Question de M. DÉTRAIGNE Yves (Marne - UC) publiée le 04/02/2021

M. Yves Détraigne souhaite appeler l'attention de M. le garde des sceaux, ministre de la justice, sur la possibilité d'inscrire la langue des signes française (LSF) dans la Constitution.

La LSF – langue naturelle des sourds français – est une langue à part entière officiellement reconnue comme linguistiquement légale et comme langue d'enseignement des sourds français par loi n° 2005-102 du 11 février 2005. Ce statut a ensuite été confirmé par la circulaire 2008-109 du 21-8-2008 du ministère de l'éducation nationale qui énonce que la loi reconnaît à la langue des signes française un statut de langue de la République au même titre que le français.

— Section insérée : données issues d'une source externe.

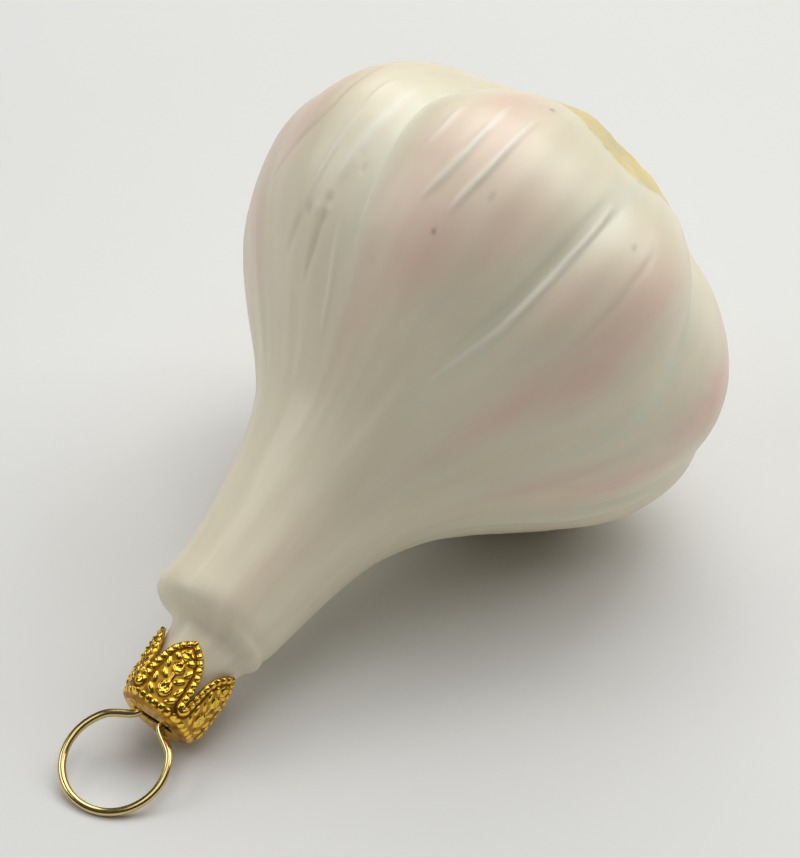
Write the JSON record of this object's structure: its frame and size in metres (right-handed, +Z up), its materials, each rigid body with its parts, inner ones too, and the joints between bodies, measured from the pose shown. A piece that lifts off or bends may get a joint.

Afin de reconnaître l'égalité des citoyens sourds français avec les citoyens entendants français, la fédération nationale des sourds de France plaide notamment pour son inscription dans notre texte fondamental. Elle propose de l'insérer dans l'article 2 en ajoutant un alinéa formulé ainsi : « La République reconnaît la langue des signes française comme la langue des sourds français qui en font le choix. »

Selon elle, cette inscription permettrait, d'une part, de clarifier le statut légal de la langue des signes française et, d'autre part, de permettre aux sourds d'opposer et de faire valoir leur droit à choisir d'utiliser la langue des signes française dans leur vie quotidienne sans discrimination.

Au vu de ces arguments, il lui demande au ministre de lui faire connaître ses intentions en la matière et lui indiquer s'il entend intégrer, dans le cadre d'un futur projet de révision de la Constitution, la langue des signes française.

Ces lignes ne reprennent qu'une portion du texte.